In a minute or two I move up, admiring the lead. It isn't desperate, holds do arrive, small flakes to reach for, sharp-edged cracks for side pulls, but they must have been small and balacey to stay poised on while choosing and putting in the nuts. The system of tensions and balances I'm using often feels improbable, but it's not too hard to climb smoothly on the security of the top rope. I join Pete to find him looking along the crag in a surmising way. As we face the crag, to our left the stance ends in a drop with a blank face above it. Just above us are more off-putting dragon-scales with no hint of helpful cracks or spikes, just evil little greenish slopes ready to throw us back down. To the right is a precarious pile of spurs — fingers and bones of rock jammed into each other like off-cuts in a timber yard. A ledge leads towards this. It would go. But the looseness! Pete says, "This is pure gannet shit," and looks witheringly at the waste of stony rubbish that towers and falls around us, dwarfing us. On a bad day, if it was cold, late, or otherwise an ill-starred time, the feeling might well begin to niggle: "This is no place to be," and then I might get to envying the saner species that frequent the mountains, ravens and hares and goats and peregrines. But today is good.
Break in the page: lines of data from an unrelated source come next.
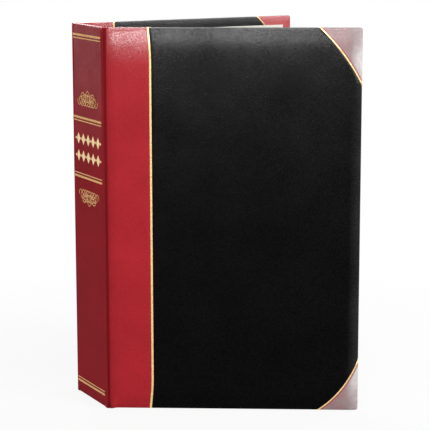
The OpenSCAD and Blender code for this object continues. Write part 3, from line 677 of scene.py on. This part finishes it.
# endRoll and sideRoll are the width and drop of the rolls at the edges.
spineSizes = {"half": 34.5, "out": 2.1, "cloth": 0.8, "inset": 1.5, "corner": 1.3, "turnIn": 16.0,
              "overR": 1.3, "underR": 0.6, "leastTurn": 0.3, "slope": 0.06, "endRoll": (5.0, 0.35),
              "sideRoll": (4.0, 0.3), "shine": 0.27, "shineReach": (4.0, 150.0), "endZone": 8.0,
              "rows": (5, 61), "columns": 33}


# Face of the spine: flat, and rolled off a little at all four edges.
def spineFace(u, z):
    s = spineSizes
    ends = np.maximum(edgeRoll(z, *s["endRoll"]), edgeRoll(height - z, *s["endRoll"]))
    return edgeRoll(s["half"] - np.abs(u), *s["sideRoll"]) + ends


def spinePlace(u, v, z):  # the spine's face looks along -x, and u runs along y
    return np.stack(np.broadcast_arrays(v - spineSizes["out"], u, z), -1)


# The spine's cover: its face, a band along each side and one round each corner.
def makeSpine():
    s = spineSizes
    board = {**s, "low": -s["half"], "high": s["half"], "foot": 0.0, "head": height, "depth": 2 * s["out"],
             "face": spineFace}
    d0 = board["inset"]
    across = np.linspace(0, 1, s["columns"])
    rows = rowsUp(d0, s["endZone"], *s["rows"])
    uu, zz = np.meshgrid((2 * across - 1) * (s["half"] - d0), rows)
    up = (rows - rows[0]) / (rows[-1] - rows[0])
    lowEnd, highEnd = lambda d: -s["half"] + pastCorner(board, d), lambda d: s["half"] - pastCorner(board, d)
    footEnd, headEnd = lambda d: pastCorner(board, d), lambda d: height - pastCorner(board, d)
    patches = [((uu, spineFace(uu, zz), zz), True),
               (sideBand(board, "head", lowEnd, highEnd, across), True),
               (sideBand(board, "foot", lowEnd, highEnd, across), False),
               (sideBand(board, "high", footEnd, headEnd, up), False),
               (sideBand(board, "low", footEnd, headEnd, up), True)]
    patches += [(cornerBand(board, a, b), a * b < 0) for a in (1, -1) for b in (1, -1)]
    parts = []
    for patch, turned in patches:
        burnish = s["shine"] * (1 - smoothStep(height - patch[2], *s["shineReach"]))
        parts.append((spinePlace(*patch), turned, {"burnish": burnish}, 0))
    piece = thicken(gridMesh("spineCloth", parts, [redSkin]), s["cloth"])
    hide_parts("spine_cloth")
    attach(piece, "spine")


makeSpine()
print("spine made")

# The joint's section: points from the spine's edge as (back, depth), and from the hinge
# along the cover as (u, v). It bends between blendBack behind the hinge and blendAhead.
jointSizes = {"wall": 0.8, "ends": 0.3, "grooveShade": (0.9, 2.0), "rows": 61, "blendBack": 1.4, "blendAhead": 1.6,
              "spineSide": [(5.2, 0.12), (4.2, -0.10), (2.8, -0.12), (1.5, -0.05), (0.6, 0.25), (0.05, 0.85)],
              "coverSide": [(0.75, 1.30), (1.6, 1.22), (2.6, 1.22), (3.8, 1.30)]}


# A joint is the leatherette between the spine and a cover: it leaves the spine flush,
# dips into a narrow groove over the hinge line and ends under the strip. Its section is
# a smooth line, given from the spine's face and from the cover's, and runs up the album.
def makeJoint(side, name):
    j = jointSizes
    turn = math.radians(albumSizes["splay"]) if side < 0 else 0.0
    centre = np.array([albumSizes["jointX"], side * jointY])
    ahead = np.array([math.cos(turn), -math.sin(turn)])
    inward = np.array([math.sin(turn), -side * math.cos(turn)])
    line = [(depth - spineSizes["out"], centre[1] - side * back) for back, depth in j["spineSide"]]
    line += [tuple(centre + u * ahead + (v - albumSizes["jointSet"]) * inward) for u, v in j["coverSide"]]
    outer = smoothLine(line, 4)
    step = np.gradient(outer, axis=0)
    step /= np.linalg.norm(step, axis=1, keepdims=True)
    inner = outer + j["wall"] * side * np.stack([-step[:, 1], step[:, 0]], 1)
    if inner[2, 0] < outer[2, 0]:
        inner = 2 * outer - inner
    zs = np.linspace(j["ends"], height - j["ends"], j["rows"])[:, None]
    # Painted shade: near the hinge line the groove is marked to be painted darker.
    grooveShade = 1 - smoothStep(np.linalg.norm(outer - centre, axis=1), *j["grooveShade"])

    def sheet(points):
        return np.concatenate([np.broadcast_to(points, (j["rows"], *points.shape)),
                               np.broadcast_to(zs[:, None], (j["rows"], len(points), 1))], -1)

    loop = np.concatenate([sheet(outer), sheet(inner)[:, ::-1], sheet(outer)[:, :1]], 1)
    marks = np.concatenate([grooveShade, grooveShade[::-1], grooveShade[:1]])[None, :]
    parts = [(loop, False, {"grooveShade": marks}, 0),
             (np.stack([sheet(outer)[0], sheet(inner)[0]]), False, {"grooveShade": grooveShade[None, :]}, 0),
             (np.stack([sheet(outer)[-1], sheet(inner)[-1]]), True, {"grooveShade": grooveShade[None, :]}, 0)]
    piece = faceOutwards(gridMesh(name + "Joint", parts, [redSkin]))
    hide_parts(name + "_joint")
    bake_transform(piece)


makeJoint(-1, "front")
makeJoint(1, "back")
print("joints made")

finishes = {
    greyBoard: ["spine_board", "front_board", "back_board"],
    liningPaper: ["spine_lining", "front_lining", "back_lining"],
    goldFoil: ["spine_lozenges"],
    brownerFoil: ["spine_rules", "spine_scrolls"],
    nickelSteel: ["ring_base", "ring_rivets", "lever_pins", "front_blade", "back_blade", "front_half_rings",
                  "back_half_rings", "lever_top", "lever_bottom"],
}

# holes are the heights of the rings, fan is the last leaf's share of its cover's turn, and
# a pocket's film is fully raised puffReach away from the weld on the rings' side. The
# last five count the points of the grids.
leafSizes = {"count": 8, "ringX": 26.246, "ringR": 23.0, "foreX": 198.65, "low": 12.0, "high": 350.0,
             "pitch": 1.5, "core": 0.36, "hole": 3.7, "margin": 8.5, "bound": 12.0, "seam": 3.0, "pockets": 3,
             "film": 0.10, "gap": 0.01, "thin": 0.02, "lip": 0.6, "puff": 0.20, "puffReach": 22.0,
             "notch": 9.0, "holes": (73.0, 181.0, 289.0), "fan": 0.82, "quarterPoints": 9, "between": 6,
             "columns": 9, "pocketRows": 27, "pocketColumns": 12}


# A pocket leaf: a core sheet with punched holes, and three clear pockets on each face,
# welded on three sides and open at the fore edge, with a thumb notch. The leaf is drawn
# flat: p from the rings to the fore edge, q across, z up.
def makeLeaf(side, name, number):
    s = leafSizes
    mid = (number + 0.5) * s["pitch"]
    hole = math.sqrt(s["ringR"] ** 2 - mid ** 2)
    turn = math.radians(albumSizes["splay"] * s["fan"] * number / (s["count"] - 1)) if side < 0 else 0.0

    def place(p, q, z):
        y = side * (mid + q)
        return np.stack(np.broadcast_arrays(s["ringX"] + p * math.cos(turn) + y * math.sin(turn),
                                            -p * math.sin(turn) + y * math.cos(turn), z), -1)

    # Round each hole lies a square patch, whose border points the strips beside it share.
    m, quarter = s["margin"], np.linspace(-45, 45, s["quarterPoints"])
    offsets = m * np.tan(np.radians(quarter))
    rows = [s["low"]]
    for zc in s["holes"]:
        rows += [*np.linspace(rows[-1], zc - m, s["between"])[1:-1], *(zc + offsets)]
    rows = np.array(rows + [*np.linspace(rows[-1], s["high"], s["between"])[1:]])
    angles = np.radians(np.concatenate([quarter + k for k in (0, 90, 180, 270)]))
    square = m * np.stack([np.cos(angles), np.sin(angles)]) / np.maximum(np.abs(np.cos(angles)),
                                                                        np.abs(np.sin(angles)))
    circle = s["hole"] * np.stack([np.cos(angles), np.sin(angles)])
    faces, parts = [], []
    for zc in s["holes"]:
        t = np.linspace(0, 1, 3)[:, None]
        faces.append((hole + circle[0] * (1 - t) + square[0] * t,
                      zc + circle[1] * (1 - t) + square[1] * t, False))
    gaps = [s["low"], *[zc + k * m for zc in s["holes"] for k in (-1, 1)], s["high"]]
    for a, b in zip(gaps[::2], gaps[1::2]):
        zz, pp = np.meshgrid(rows[(rows > a - 1e-6) & (rows < b + 1e-6)], hole + offsets, indexing="ij")
        faces.append((pp, zz, True))
    columns = np.concatenate([[hole + m], np.linspace(hole + s["bound"], s["foreX"], s["columns"])])
    zz, pp = np.meshgrid(rows, columns, indexing="ij")
    faces.append((pp, zz, True))
    half = s["core"] / 2
    for p, z, turned in faces:
        parts.append((place(p, half, z), turned == (side > 0), {}, 0))
        parts.append((place(p, -half, z), turned != (side > 0), {}, 0))
    # walls round the sheet and in the holes
    rim = np.concatenate([np.stack([np.full(len(rows), hole - m), rows], -1)[::-1],
                          np.stack([hole + offsets, np.full(len(offsets), s["low"])], -1),
                          np.stack([columns, np.full(len(columns), s["low"])], -1),
                          np.stack([np.full(len(rows), s["foreX"]), rows], -1),
                          np.stack([columns, np.full(len(columns), s["high"])], -1)[::-1],
                          np.stack([hole + offsets, np.full(len(offsets), s["high"])], -1)[::-1]])
    wall = [place(rim[:, 0], q, rim[:, 1]) for q in (half, -half)]
    parts.append((np.stack(wall), side > 0, {}, 0))
    for zc in s["holes"]:
        ring = [place(hole + circle[0], q, zc + circle[1]) for q in (half, -half)]
        parts.append((np.stack(ring), side < 0, {}, 0))

    # Pockets: film that puffs up as a product of half sines, to powers under 1 so that it
    # is steep at the welds, and stays open at the lip.
    tall = (s["high"] - s["low"] - (s["pockets"] + 1) * s["seam"]) / s["pockets"]
    p0 = hole + s["bound"]
    for k in range(s["pockets"]):
        z0 = s["low"] + s["seam"] + k * (tall + s["seam"])
        zRow = z0 + tall * (0.5 - 0.5 * np.cos(np.linspace(0, np.pi, s["pocketRows"])))
        lip = s["foreX"] - s["lip"] - np.sqrt(np.maximum(s["notch"] ** 2 - (zRow - z0 - tall / 2) ** 2, 0))
        share = np.linspace(0, 1, s["pocketColumns"]) ** 0.8
        p = p0 + (lip - p0)[:, None] * share
        z = zRow[:, None] + 0 * p
        rise = np.sin(np.pi * (z - z0) / tall) ** 0.4 \
            * np.sin(np.pi / 2 * np.clip((p - p0) / s["puffReach"], 0, 1)) ** 0.6
        lift = half + s["gap"] + s["puff"] * rise
        for face in (1, -1):
            over = place(p, face * (lift + s["film"] * 0.5), z)
            under = place(p, face * (lift - s["film"] * 0.5 + s["thin"]), z)
            flip = (face * side) > 0
            parts.append((over, flip, {}, 1))
            parts.append((under, not flip, {}, 1))
            edge = [np.concatenate([g[0], g[1:, -1], g[-1, -2::-1], g[-2::-1, 0]]) for g in (over, under)]
            parts.append((np.stack(edge), not flip, {}, 1))
    piece = faceOutwards(gridMesh(name, parts, [leafPaper, pocketFilm], merge=0.004))
    piece.data.shade_flat()
    piece.data.polygons.foreach_set("use_smooth", [p.material_index == 1 for p in piece.data.polygons])
    return piece


for side, word in ((-1, "front"), (1, "back")):
    for number in range(leafSizes["count"]):
        node = word + "_leaf_" + str(number + 1)
        leaf = makeLeaf(side, word + "Leaf" + str(number + 1), number)
        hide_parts(node)
        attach(leaf, node)
print("leaves made")

for material, nodes in finishes.items():
    for node in nodes:
        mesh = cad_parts[node].data
        mesh.materials.clear()
        mesh.materials.append(material)
print("finishes given")

# Within near of its centre, in metres, the floor's white has the share glow. It rises
# to all white at far.
studio = {"floor": 30.0, "colour": "#dedede", "centre": (0.06, -0.06, 0), "glow": 0.88, "near": 0.22,
          "far": 0.75, "ambient": 0.10}
lamps = {"keyLamp": {"place": (0.9, -1.6, 1.1), "aim": (0.1, 0, 0.18), "size": 0.9, "watts": 24},
         "windowLamp": {"place": (-0.84, -1.53, 0.80), "aim": (0.05, -0.06, 0.33), "size": 0.6, "watts": 13},
         "overheadLamp": {"place": (-0.1, -0.5, 1.5), "aim": (0.1, 0, 0.3), "size": 0.5, "watts": 7},
         "backLamp": {"place": (0.35, 1.8, 0.9), "aim": (0.1, 0, 0.18), "size": 0.9, "watts": 22},
         "sideLamp": {"place": (1.9, 0.25, 0.7), "aim": (0.1, 0, 0.18), "size": 0.8, "watts": 12}}


# The floor and the world are white to the camera and in reflections, and plain to the
# light, so that the floor keeps a soft shadow near the album.
def whiteSeen(tree):
    path = addNode(tree, "LightPath")
    seen = addNode(tree, "Math", {0: path.outputs["Is Camera Ray"], 1: path.outputs["Is Glossy Ray"]},
                   operation="ADD")
    return addNode(tree, "Math", {0: seen.outputs[0], 1: path.outputs["Is Transmission Ray"]},
                   operation="ADD", use_clamp=True)


floorMesh = bpy.data.meshes.new("floor")
reach = studio["floor"]
floorMesh.from_pydata([(-reach, -reach, 0), (reach, -reach, 0), (reach, reach, 0), (-reach, reach, 0)], [],
                      [(0, 1, 2, 3)])
floorObject = bpy.data.objects.new("floor", floorMesh)
scene.collection.objects.link(floorObject)
floorMaterial, tree, out = newMaterial("paleFloor")
seen = whiteSeen(tree)
away = addNode(tree, "VectorMath", {0: addNode(tree, "TexCoord").outputs["Object"], 1: studio["centre"]},
               operation="DISTANCE")
fade = addNode(tree, "MapRange", {"Value": away.outputs["Value"], "From Min": studio["near"],
                                  "From Max": studio["far"], "To Min": studio["glow"], "To Max": 1.0},
               interpolation_type="SMOOTHSTEP")
share = addNode(tree, "Math", {0: seen.outputs[0], 1: fade.outputs[0]}, operation="MULTIPLY")
matt = addNode(tree, "BsdfDiffuse", {"Color": linearColour(studio["colour"])})
glow = addNode(tree, "Emission", {"Color": (1, 1, 1, 1), "Strength": 1.0})
both = addNode(tree, "MixShader", {0: share.outputs[0], 1: matt.outputs[0], 2: glow.outputs[0]})
tree.links.new(both.outputs[0], out.inputs[0])
floorMesh.materials.append(floorMaterial)

world = bpy.data.worlds.new("studio")
scene.world = world
world.use_nodes = True
tree = world.node_tree
tree.nodes.clear()
strength = addNode(tree, "MapRange", {"Value": whiteSeen(tree).outputs[0], "To Min": studio["ambient"],
                                      "To Max": 1.0})
glow = addNode(tree, "Background", {"Color": (1, 1, 1, 1), "Strength": strength.outputs[0]})
tree.links.new(glow.outputs[0], addNode(tree, "OutputWorld").inputs[0])

for name, lamp in lamps.items():
    data = bpy.data.lights.new(name, "AREA")
    data.shape, data.size, data.energy = "SQUARE", lamp["size"], lamp["watts"]
    lampObject = bpy.data.objects.new(name, data)
    scene.collection.objects.link(lampObject)
    lampObject.location = lamp["place"]
    towards = Vector(lamp["aim"]) - Vector(lamp["place"])
    lampObject.rotation_euler = towards.to_track_quat("-Z", "Y").to_euler()
print("studio made")
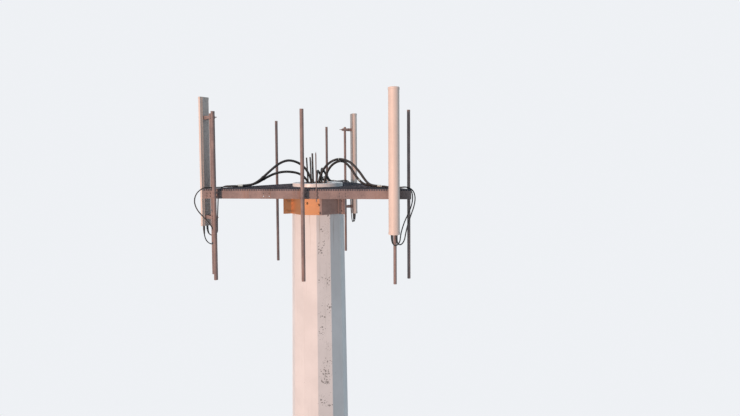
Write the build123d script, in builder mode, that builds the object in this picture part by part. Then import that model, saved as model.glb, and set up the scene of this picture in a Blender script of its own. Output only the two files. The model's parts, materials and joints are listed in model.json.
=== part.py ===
from build123d import *
import os
from math import atan, cos, degrees, radians, sin, tan

os.makedirs("parts", exist_ok=True)

# Heights are measured from the underside of the base flange; "deck" is the top of the face beams.
# Sizes are millimetres, angles are degrees from +X, and the front face looks along -Y.
deck_height = 36600
seat_gap = 0.3

# Pole: twelve-sided tapered tubes, each slipped over the one below and made of two half shells
pole_sides = 12
pole_turn = 9.1
pole_top_across = 1070
pole_taper = 0.024
pole_wall = 10
top_section_bottom = 24200
middle_section_top = 26200
middle_section_bottom = 12000
base_section_top = 14300

# Base flange and its anchor holes
flange_radius = 1200
flange_bore_radius = 760
flange_thickness = 60
anchor_circle_radius = 1080
anchor_hole_radius = 32
anchor_count = 12

# Hand hole near the base, in the facet that faces away from the front
port_facet_angle = 84.1
port_height = 1400
port_width = 280
port_length = 620
port_rim_wall = 14
port_rim_inside = 30
port_rim_outside = 60
port_cover_thickness = 8
port_cover_overlap = 18

# Cap ring on the pole's top edge
cap_radius = 527.5
cap_height = 100
cap_wall = 14
cap_opening_radius = 300
cap_edge_chamfer = 9

# Triangular platform: three faces, each with a channel beam, web outward
face_turns = {"front": -90, "right": 30, "left": 150}
corner_turns = {"front_left": 210, "front_right": 330, "back": 90}
corner_angle = 60
face_out = 1160
beam_depth = 152
beam_flange = 50
beam_web = 8
beam_flange_thickness = 9
beam_tip_trim = 13
beam_hole_radius = 9
beam_holes_along = 730
beam_hole_spacing_x = 112
beam_hole_spacing_z = 57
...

The But­tress is so imposing. The vistas of the Tor­ridon mountains are so tremendously sculpted. The joy of getting stuck in with Pete on yet another hard crag is so keen that nothing can baffle our momentum. I give him back the gear that I took off the previous pitch as I climbed and eat a piece of mint cake. Pete shows his mistrust of the gannet shit by saying, "Try and get to that corner and then have a look" . It's true that we're now following our noses, the line has become very uncertain, and if the broken corner won't go, some very dodgy abseils might have to be embarked on.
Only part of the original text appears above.